• **Given material**:
━━━━━━
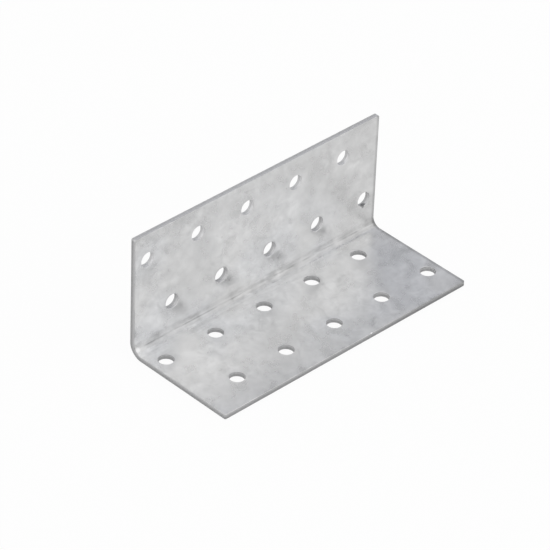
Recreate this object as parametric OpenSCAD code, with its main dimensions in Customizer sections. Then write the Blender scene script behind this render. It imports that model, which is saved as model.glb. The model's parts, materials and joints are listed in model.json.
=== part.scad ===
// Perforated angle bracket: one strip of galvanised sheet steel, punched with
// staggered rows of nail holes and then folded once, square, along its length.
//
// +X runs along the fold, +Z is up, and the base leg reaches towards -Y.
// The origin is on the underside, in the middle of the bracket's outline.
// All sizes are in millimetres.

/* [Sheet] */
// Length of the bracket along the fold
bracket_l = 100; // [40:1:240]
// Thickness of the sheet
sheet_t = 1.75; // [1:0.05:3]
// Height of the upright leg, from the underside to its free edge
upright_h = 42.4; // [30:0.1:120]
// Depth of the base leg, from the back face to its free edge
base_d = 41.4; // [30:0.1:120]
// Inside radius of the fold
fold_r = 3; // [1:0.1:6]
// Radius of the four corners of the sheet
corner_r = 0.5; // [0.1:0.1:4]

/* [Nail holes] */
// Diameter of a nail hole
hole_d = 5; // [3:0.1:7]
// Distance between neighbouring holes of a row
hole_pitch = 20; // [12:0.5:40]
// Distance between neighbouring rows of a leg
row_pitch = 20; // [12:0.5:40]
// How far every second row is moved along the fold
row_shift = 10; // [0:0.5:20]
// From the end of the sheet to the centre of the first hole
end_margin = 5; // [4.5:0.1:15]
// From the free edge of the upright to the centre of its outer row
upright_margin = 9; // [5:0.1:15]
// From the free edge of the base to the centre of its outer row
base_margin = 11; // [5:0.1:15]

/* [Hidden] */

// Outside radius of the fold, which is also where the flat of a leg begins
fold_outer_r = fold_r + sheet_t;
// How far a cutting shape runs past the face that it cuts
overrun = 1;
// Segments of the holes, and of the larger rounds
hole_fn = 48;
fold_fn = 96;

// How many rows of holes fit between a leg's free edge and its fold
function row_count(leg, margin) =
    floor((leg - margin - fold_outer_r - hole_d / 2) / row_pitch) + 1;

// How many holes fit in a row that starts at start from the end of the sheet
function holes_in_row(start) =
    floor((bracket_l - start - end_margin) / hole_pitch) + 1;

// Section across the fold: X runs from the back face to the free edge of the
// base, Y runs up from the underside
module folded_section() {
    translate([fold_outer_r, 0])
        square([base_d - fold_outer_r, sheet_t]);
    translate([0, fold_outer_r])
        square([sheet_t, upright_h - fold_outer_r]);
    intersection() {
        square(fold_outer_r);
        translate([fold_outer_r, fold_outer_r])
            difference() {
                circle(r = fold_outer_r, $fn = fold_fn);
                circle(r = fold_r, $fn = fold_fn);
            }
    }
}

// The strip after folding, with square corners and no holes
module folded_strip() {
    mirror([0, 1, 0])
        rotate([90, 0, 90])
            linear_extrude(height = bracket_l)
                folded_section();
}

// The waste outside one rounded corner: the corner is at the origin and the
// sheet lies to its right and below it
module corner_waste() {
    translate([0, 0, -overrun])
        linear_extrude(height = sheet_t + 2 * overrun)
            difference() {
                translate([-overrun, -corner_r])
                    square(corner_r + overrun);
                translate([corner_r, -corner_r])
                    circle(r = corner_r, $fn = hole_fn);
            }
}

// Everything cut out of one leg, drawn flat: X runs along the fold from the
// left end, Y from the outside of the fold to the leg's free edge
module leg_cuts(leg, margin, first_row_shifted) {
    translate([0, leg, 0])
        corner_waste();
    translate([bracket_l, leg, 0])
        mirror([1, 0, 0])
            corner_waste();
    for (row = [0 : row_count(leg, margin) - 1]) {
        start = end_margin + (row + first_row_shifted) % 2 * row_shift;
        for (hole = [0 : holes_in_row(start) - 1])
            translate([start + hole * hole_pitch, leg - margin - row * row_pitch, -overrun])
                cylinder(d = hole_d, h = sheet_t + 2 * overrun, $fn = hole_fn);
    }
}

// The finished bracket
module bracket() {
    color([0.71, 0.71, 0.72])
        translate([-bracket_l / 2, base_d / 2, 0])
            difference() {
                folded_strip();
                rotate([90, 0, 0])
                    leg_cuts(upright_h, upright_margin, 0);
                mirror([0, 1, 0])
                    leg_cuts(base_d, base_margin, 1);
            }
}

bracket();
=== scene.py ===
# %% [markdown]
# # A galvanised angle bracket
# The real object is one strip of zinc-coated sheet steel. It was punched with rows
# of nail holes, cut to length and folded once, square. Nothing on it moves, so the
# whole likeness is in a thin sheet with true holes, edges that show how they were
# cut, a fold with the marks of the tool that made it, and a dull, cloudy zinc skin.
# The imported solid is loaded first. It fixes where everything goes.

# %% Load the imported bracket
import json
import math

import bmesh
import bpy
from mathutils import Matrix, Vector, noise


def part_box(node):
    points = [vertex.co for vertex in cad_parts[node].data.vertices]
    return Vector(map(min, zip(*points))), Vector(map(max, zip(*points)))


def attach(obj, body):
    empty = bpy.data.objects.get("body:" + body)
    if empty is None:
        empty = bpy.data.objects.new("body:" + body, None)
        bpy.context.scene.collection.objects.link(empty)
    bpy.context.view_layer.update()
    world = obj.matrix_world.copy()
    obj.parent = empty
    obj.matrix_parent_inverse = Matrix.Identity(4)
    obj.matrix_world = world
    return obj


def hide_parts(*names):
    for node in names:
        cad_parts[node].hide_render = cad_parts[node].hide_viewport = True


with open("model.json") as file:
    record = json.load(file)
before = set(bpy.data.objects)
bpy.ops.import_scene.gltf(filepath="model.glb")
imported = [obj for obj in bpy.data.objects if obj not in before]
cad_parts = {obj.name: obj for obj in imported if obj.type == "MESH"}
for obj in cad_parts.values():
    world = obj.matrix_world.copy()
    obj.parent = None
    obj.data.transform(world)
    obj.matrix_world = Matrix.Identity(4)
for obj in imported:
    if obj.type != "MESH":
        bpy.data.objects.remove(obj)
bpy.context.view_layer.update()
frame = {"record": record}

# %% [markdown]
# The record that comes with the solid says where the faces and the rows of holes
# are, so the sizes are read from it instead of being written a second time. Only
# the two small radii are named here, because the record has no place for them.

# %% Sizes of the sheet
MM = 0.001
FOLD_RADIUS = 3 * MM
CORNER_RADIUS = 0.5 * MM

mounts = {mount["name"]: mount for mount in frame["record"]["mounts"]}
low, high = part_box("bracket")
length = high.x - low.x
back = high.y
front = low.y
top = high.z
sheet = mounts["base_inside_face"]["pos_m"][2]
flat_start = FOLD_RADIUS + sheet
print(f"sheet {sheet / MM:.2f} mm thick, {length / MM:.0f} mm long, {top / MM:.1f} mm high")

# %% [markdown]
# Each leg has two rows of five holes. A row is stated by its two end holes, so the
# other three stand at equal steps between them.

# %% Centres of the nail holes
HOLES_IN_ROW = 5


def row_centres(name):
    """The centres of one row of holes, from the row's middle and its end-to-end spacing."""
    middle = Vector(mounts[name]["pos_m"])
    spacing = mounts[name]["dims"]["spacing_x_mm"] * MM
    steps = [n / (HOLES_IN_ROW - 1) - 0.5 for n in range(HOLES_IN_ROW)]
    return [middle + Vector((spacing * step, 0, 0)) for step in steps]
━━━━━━
• **Problem**: From the top of the listing above, restate each line word for word up to and including the line with "corner_r = 0.5; // [0.1:0.1:4]"; add nothing else.

• **Solution**:
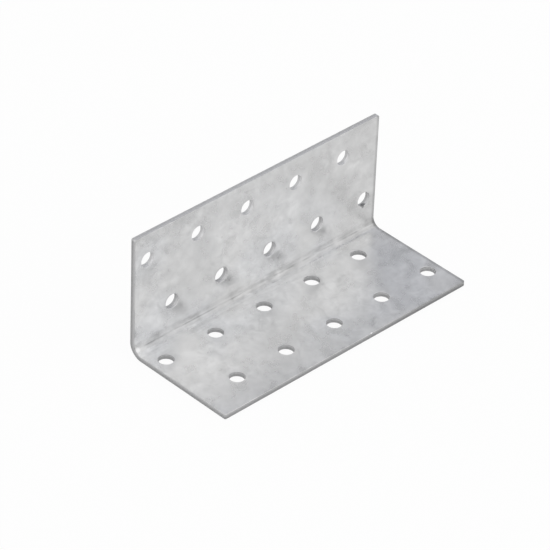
Recreate this object as parametric OpenSCAD code, with its main dimensions in Customizer sections. Then write the Blender scene script behind this render. It imports that model, which is saved as model.glb. The model's parts, materials and joints are listed in model.json.
=== part.scad ===
// Perforated angle bracket: one strip of galvanised sheet steel, punched with
// staggered rows of nail holes and then folded once, square, along its length.
//
// +X runs along the fold, +Z is up, and the base leg reaches towards -Y.
// The origin is on the underside, in the middle of the bracket's outline.
// All sizes are in millimetres.

/* [Sheet] */
// Length of the bracket along the fold
bracket_l = 100; // [40:1:240]
// Thickness of the sheet
sheet_t = 1.75; // [1:0.05:3]
// Height of the upright leg, from the underside to its free edge
upright_h = 42.4; // [30:0.1:120]
// Depth of the base leg, from the back face to its free edge
base_d = 41.4; // [30:0.1:120]
// Inside radius of the fold
fold_r = 3; // [1:0.1:6]
// Radius of the four corners of the sheet
corner_r = 0.5; // [0.1:0.1:4]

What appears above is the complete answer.